§ Given information:
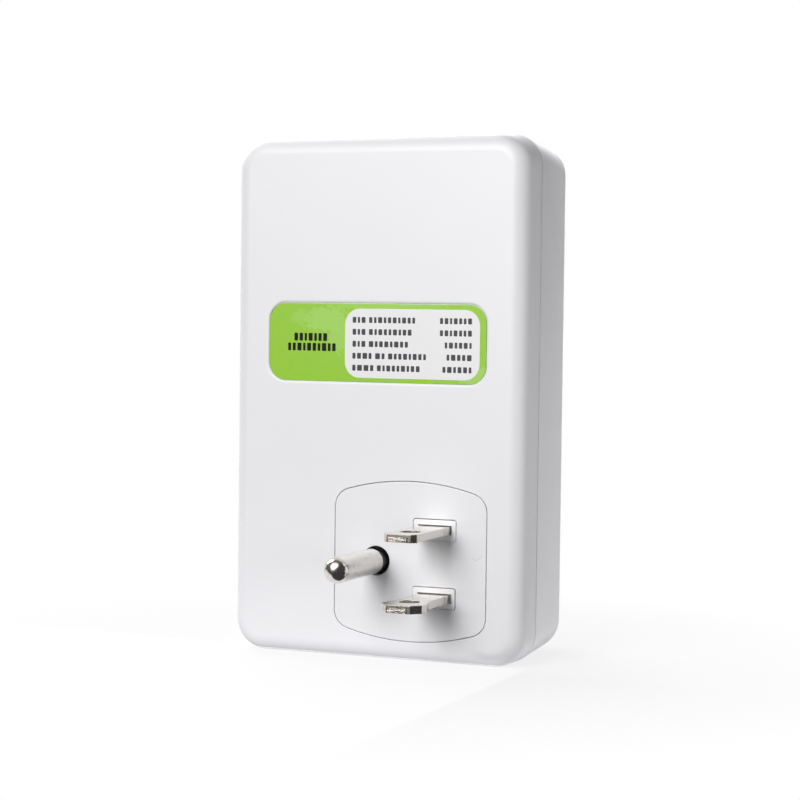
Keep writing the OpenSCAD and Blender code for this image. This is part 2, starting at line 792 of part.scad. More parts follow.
module ground_contact() {
    tab_side = plate_x + block_half_w + tab_out;
    color([0.82, 0.68, 0.35]) translate([0, 0, plug_z]) {
        for (s = [-1, 1])
            translate([ground_x + s * (ground_leaf_gap + contact_t / 2) - contact_t / 2,
                       front_y + leaf_start, -ground_leaf_h / 2])
                cube([contact_t, leaf_len + contact_t, ground_leaf_h]);
        translate([ground_x - ground_leaf_gap - contact_t, bridge_y, -ground_leaf_h / 2])
            cube([2 * (ground_leaf_gap + contact_t), contact_t, ground_leaf_h]);
        translate([ground_x, bridge_y, -contact_tab_w / 2])
            cube([tab_side - ground_x, contact_t, contact_tab_w]);
    }
}

// Bent strip from a pin's tail to the tab of the contact in line with it; side is 1 or -1
module link_strip(start_x, side) {
    inner = rear_y - retainer_back;
    tab = bridge_y + contact_t;
    out = plate_x + side * (block_half_w + tab_out);
    back = out - side * strap_t;
    translate([0, 0, -strap_w / 2]) linear_extrude(height = strap_w) polygon([
        [start_x, inner], [out, inner], [out, tab], [back, tab], [back, inner - strap_t],
        [start_x, inner - strap_t]
    ]);
}

module neutral_strap() {
    color([0.72, 0.5, 0.3]) difference() {
        translate([0, 0, neutral_z]) link_strip(blade_x + tail_w / 2 + over, -1);
        from_rear(retainer_back - over, tail_len + over) translate([blade_x, neutral_z])
            square([tail_w + 2 * seat_gap, blade_t + 2 * seat_gap], center = true);
    }
}

module ground_strap() {
    color([0.72, 0.5, 0.3]) difference() {
        translate([0, 0, plug_z]) link_strip(ground_x - pin_tail_r - over, 1);
        from_rear(retainer_back - over, tail_len + over)
            translate([ground_x, plug_z]) disc(pin_tail_r + seat_gap);
    }
}

// Sheet that keeps the plug's tails away from the outlet's contacts
module barrier() {
    color([0.75, 0.45, 0.2]) from_front(block_d + cover_t, barrier_t)
        block_face(block_half_w - barrier_margin, block_half_h);
}

module circuit_board() {
    color([0.13, 0.42, 0.2]) difference() {
        from_rear(board_y, board_t) translate([0, board_z + board_h / 2])
            square([board_w, board_h], center = true);
        from_rear(board_y - over, board_t + 2 * over) at_case_screws() disc(screw_r + side_gap);
    }
}

// Places its children in the relay's frame
module relay_frame() {
    on_board(relay_place_share) children();
}

module relay_base() {
    inner_l = relay_l - 2 * (relay_wall + seat_gap);
    inner_w = relay_w - 2 * (relay_wall + seat_gap);
    color([0.12, 0.12, 0.13]) relay_frame() difference() {
        translate([-inner_l / 2, -inner_w / 2, 0]) cube([inner_l, inner_w, relay_lift + relay_base_t]);
        translate([0, 0, -over]) linear_extrude(height = relay_base_t + 3 * over)
            terminal_holes(seat_gap);
    }
}

module relay_cover() {
    color([0.1, 0.25, 0.5]) relay_frame() difference() {
        translate([-relay_l / 2, -relay_w / 2, relay_lift]) cube([relay_l, relay_w, relay_h - relay_lift]);
        translate([-relay_l / 2 + relay_wall, -relay_w / 2 + relay_wall, relay_lift - over])
            cube([relay_l - 2 * relay_wall, relay_w - 2 * relay_wall,
                  relay_h - relay_lift - relay_wall + over]);
    }
}

module relay_bobbin() {
    color([0.9, 0.88, 0.8]) relay_frame() translate([coil_x, 0, yoke_z + yoke_t]) difference() {
        union() {
            for (z = [0, bobbin_h - bobbin_t - pole_gap]) translate([-bobbin_half, -yoke_w / 2, z])
                cube([2 * bobbin_half, yoke_w, bobbin_t]);
            cylinder(r = barrel_r, h = bobbin_h - pole_gap, $fn = round_fn);
        }
        translate([0, 0, -over]) cylinder(r = core_r + tap_gap, h = bobbin_h + 2 * over, $fn = round_fn);
    }
}

module relay_coil() {
    color([0.72, 0.4, 0.2]) relay_frame()
        translate([coil_x, 0, yoke_z + yoke_t + bobbin_t]) difference() {
            cylinder(r = coil_r, h = bobbin_h - 2 * bobbin_t - pole_gap, $fn = round_fn);
            translate([0, 0, -over])
                cylinder(r = barrel_r, h = bobbin_h + 2 * over, $fn = round_fn);
        }
}

module relay_core() {
    color([0.6, 0.6, 0.62]) relay_frame() translate([coil_x, 0, yoke_z])
        cylinder(r = core_r, h = yoke_t + bobbin_h, $fn = round_fn);
}

module relay_yoke() {
    rise = armature_z - rest_gap - yoke_z;
    color([0.6, 0.6, 0.62]) relay_frame() difference() {
        union() {
            translate([yoke_x, -yoke_w / 2, yoke_z]) cube([yoke_t, yoke_w, rise]);
            translate([yoke_x, -yoke_w / 2, yoke_z]) cube([coil_x + coil_r - yoke_x, yoke_w, yoke_t]);
        }
        translate([coil_x, 0, yoke_z - over])
            cylinder(r = core_r + tap_gap, h = yoke_t + 2 * over, $fn = round_fn);
    }
}

// Moving piece: soft-iron plate, contact spring riveted on it, and the contact button
module relay_armature() {
    color([0.75, 0.68, 0.5]) relay_frame() {
        translate([yoke_x, -armature_w / 2, armature_z])
            cube([armature_end - yoke_x, armature_w, armature_t]);
        translate([yoke_x + yoke_t, -leaf_w / 2, leaf_z])
            cube([leaf_end - yoke_x - yoke_t, leaf_w, leaf_t]);
        translate([button_x, 0, leaf_z - button_t])
            cylinder(r = button_r, h = button_t + leaf_t, $fn = round_fn);
    }
}

// Places of the relay's three thin pins
relay_pins = [for (s = concat(coil_pin_shares, [common_pin_share])) [s[0] * relay_l, s[1] * relay_w]];

// Outlines of the relay's terminals, grown by a gap
module terminal_holes(gap) {
    for (p = relay_pins) translate(p) square([pin_w + 2 * gap, pin_w + 2 * gap], center = true);
    translate([terminal_x - terminal_t / 2, 0])
        square([terminal_t + 2 * gap, terminal_w + 2 * gap], center = true);
}

module relay_terminals() {
    base_top = relay_lift + relay_base_t;
    arm_z = leaf_z - button_t - contact_gap - button_t - terminal_t;
    color([0.78, 0.74, 0.66]) relay_frame() {
        for (p = relay_pins) translate([p[0] - pin_w / 2, p[1] - pin_w / 2, 0])
            cube([pin_w, pin_w, base_top + over]);
        translate([terminal_x - terminal_t, -terminal_w / 2, 0])
            cube([terminal_t, terminal_w, arm_z + terminal_t]);
        translate([button_x - button_r, -terminal_w / 2, arm_z])
            cube([terminal_x - button_x + button_r, terminal_w, terminal_t]);
        translate([button_x, 0, arm_z])
            cylinder(r = button_r, h = terminal_t + button_t, $fn = round_fn);
    }
}

// Centred box standing on the board
module board_box(size, share) {
    on_board(share) translate([-size[0] / 2, -size[1] / 2, 0]) cube(size);
}

module film_capacitor() {
    color([0.85, 0.7, 0.15]) board_box(film_size, film_place_share);
}

module varistor() {
    color([0.1, 0.3, 0.6]) on_board(varistor_place_share)
        translate([0, varistor_t / 2, varistor_r]) rotate([90, 0, 0])
            cylinder(r = varistor_r, h = varistor_t, $fn = round_fn);
}

module electrolytic_capacitors() {
    color([0.15, 0.15, 0.3]) for (i = [0:len(can_sizes) - 1])
        on_board(can_place_shares[i]) cylinder(r = can_sizes[i][0], h = can_sizes[i][1], $fn = round_fn);
}

module rectifier() {
    color([0.1, 0.1, 0.1]) board_box(bridge_size, bridge_place_share);
}

module controller_chip() {
    color([0.08, 0.08, 0.09]) board_box(chip_size, chip_place_share);
}

module transistor() {
    color([0.1, 0.1, 0.1]) on_board(transistor_place_share) {
        difference() {
            translate([0, 0, transistor_lift]) cylinder(r = transistor_r, h = transistor_h, $fn = round_fn);
            translate([-transistor_r, transistor_r / 2, transistor_lift - over])
                cube([2 * transistor_r, transistor_r, transistor_h + 2 * over]);
        }
        for (s = [-1, 0, 1]) translate([s * transistor_r / 2, 0, 0])
            cylinder(r = lead_r, h = transistor_lift + over, $fn = round_fn);
    }
}

// Small round body that lies along X on the board
module axial(r, length, share) {
    on_board(share) translate([-length / 2, 0, r]) rotate([0, 90, 0])
        cylinder(r = r, h = length, $fn = round_fn);
}

module resistors() {
    color([0.8, 0.7, 0.5]) for (share = resistor_place_shares)
        axial(resistor_r, resistor_len, share);
}

module diodes() {
    color([0.12, 0.12, 0.12]) for (share = diode_place_shares)
        axial(diode_r, diode_len, share);
}

module ceramic_capacitors() {
    color([0.8, 0.55, 0.2]) for (share = ceramic_place_shares)
        board_box(ceramic_size, share);
}

// Places of the three lamps, seen along Y
lamp_steps = [-1, 0, 1];

module at_lamps() {
    for (s = lamp_steps) translate([s * lamp_pitch, lamp_z]) children();
}

// Domed lamp in the front wall, with its rim inside
module lamp(step) {
    r = lamp_d / 2;
    body = wall_t + lamp_proud + lamp_rim_t - r;
    translate([step * lamp_pitch, front_y - lamp_proud + r, lamp_z]) {
        sphere(r = r, $fn = round_fn);
        rotate([-90, 0, 0]) cylinder(r = r, h = body, $fn = round_fn);
        translate([0, body - lamp_rim_t + seat_gap, 0]) rotate([-90, 0, 0])
            cylinder(r = r + lamp_rim, h = lamp_rim_t, $fn = round_fn);
    }
}

module green_lamp() {
    color([0.2, 0.7, 0.3]) lamp(lamp_steps[0]);
}

module yellow_lamp() {
    color([0.9, 0.75, 0.2]) lamp(lamp_steps[1]);
}

module red_lamp() {
    color([0.8, 0.15, 0.12]) lamp(lamp_steps[2]);
}

module lamp_leads() {
    top = body_d - board_y - board_t - wall_t - lamp_rim_t - seat_gap;
    color([0.8, 0.8, 0.8]) for (s = lamp_steps, t = [-1, 1])
        translate([s * lamp_pitch + t * lead_pitch / 2, board_front, lamp_z]) rotate([90, 0, 0])
            cylinder(r = lead_r, h = top, $fn = round_fn);
}

// Tube along a route: one ring of points at each route point, square to the route there
function unit(v) = v / norm(v);
function tangent(route, i) = unit(route[min(i + 1, len(route) - 1)] - route[max(i - 1, 0)]);
steep_share = 0.9;
function side_of(t) = unit(cross(t, abs(t[0]) < steep_share ? [1, 0, 0] : [0, 1, 0]));
function carried(route, i) = i == 0 ? side_of(tangent(route, 0))
    : let (t = tangent(route, i), s = carried(route, i - 1)) unit(s - (s * t) * t);
function ring(route, i, r) = let (t = tangent(route, i), s = carried(route, i), u = cross(t, s))
    [for (k = [0:wire_fn - 1]) route[i] + r * (cos(360 * k / wire_fn) * s + sin(360 * k / wire_fn) * u)];

module wire(route, r) {
    rings = len(route);
    points = [for (i = [0:rings - 1]) each ring(route, i, r)];
    walls = [for (i = [0:rings - 2], k = [0:wire_fn - 1]) let (n = (k + 1) % wire_fn, a = i * wire_fn)
        [a + k, a + n, a + wire_fn + n, a + wire_fn + k]];
    first = [for (k = [wire_fn - 1:-1:0]) k];
    last = [for (k = [0:wire_fn - 1]) (rings - 1) * wire_fn + k];
    polyhedron(points = points, faces = [for (f = concat(walls, [first, last])) reversed(f)]);
}

module hot_in_wire() {
    color([0.1, 0.1, 0.1]) wire(hot_in_route, power_wire_r);
}

module hot_out_wire() {
    color([0.1, 0.1, 0.1]) wire(hot_out_route, power_wire_r);
}

module neutral_wire() {
    color([0.9, 0.9, 0.9]) wire(neutral_route, thin_wire_r);
}

rear_shell();
front_shell();
plug_plate();
blade_carrier();
blade_retainer();
ground_bush();
hot_blade();
neutral_blade();
ground_pin();
carrier_screws();
rating_label();
case_screws();
outlet_face();
outlet_block();
outlet_cover();
outlet_screws();
hot_contact();
neutral_contact();
ground_contact();
neutral_strap();
ground_strap();
barrier();
circuit_board();
relay_base();
relay_cover();
relay_bobbin();
relay_coil();
relay_core();
relay_yoke();
relay_armature();
relay_terminals();
film_capacitor();
varistor();
electrolytic_capacitors();
rectifier();
controller_chip();
transistor();
resistors();
diodes();
ceramic_capacitors();
green_lamp();
yellow_lamp();
red_lamp();
lamp_leads();
hot_in_wire();
hot_out_wire();
neutral_wire();
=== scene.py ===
"""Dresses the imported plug-in voltage protector for its render.

The housing, the inlaid plates, the label, the plug's metal, the lamps and the wires are new
surfaces that stand for their CAD solids. The pieces inside keep their CAD shapes and get the
finish of the real part. Sizes are in millimetres until a mesh is made; +Z is up, the rear face
with the plug looks towards +Y, and the front face with the outlet towards -Y.
"""

import json
import logging
import math
from dataclasses import dataclass
from enum import Enum
from functools import cache
from typing import Sequence

import bmesh
import bpy
import numpy as np
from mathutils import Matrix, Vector
from mathutils.geometry import tessellate_polygon

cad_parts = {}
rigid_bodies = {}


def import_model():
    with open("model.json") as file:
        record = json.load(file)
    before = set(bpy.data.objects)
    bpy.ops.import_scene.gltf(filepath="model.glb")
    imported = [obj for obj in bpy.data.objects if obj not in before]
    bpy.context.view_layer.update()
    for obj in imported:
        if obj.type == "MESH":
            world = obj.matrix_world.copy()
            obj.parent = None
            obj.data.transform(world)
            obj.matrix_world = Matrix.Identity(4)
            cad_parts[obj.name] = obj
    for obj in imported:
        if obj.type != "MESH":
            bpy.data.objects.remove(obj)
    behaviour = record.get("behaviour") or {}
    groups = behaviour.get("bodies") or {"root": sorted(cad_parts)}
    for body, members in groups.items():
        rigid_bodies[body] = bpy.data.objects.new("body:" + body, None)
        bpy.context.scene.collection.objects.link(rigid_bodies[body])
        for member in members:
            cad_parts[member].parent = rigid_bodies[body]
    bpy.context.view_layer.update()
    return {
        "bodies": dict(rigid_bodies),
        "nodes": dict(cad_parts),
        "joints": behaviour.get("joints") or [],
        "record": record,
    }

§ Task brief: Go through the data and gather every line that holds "with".

§ Answer for the task:
// Bent strip from a pin's tail to the tab of the contact in line with it; side is 1 or -1
// Domed lamp in the front wall, with its rim inside
with the plug looks towards +Y, and the front face with the outlet towards -Y.
    with open("model.json") as file:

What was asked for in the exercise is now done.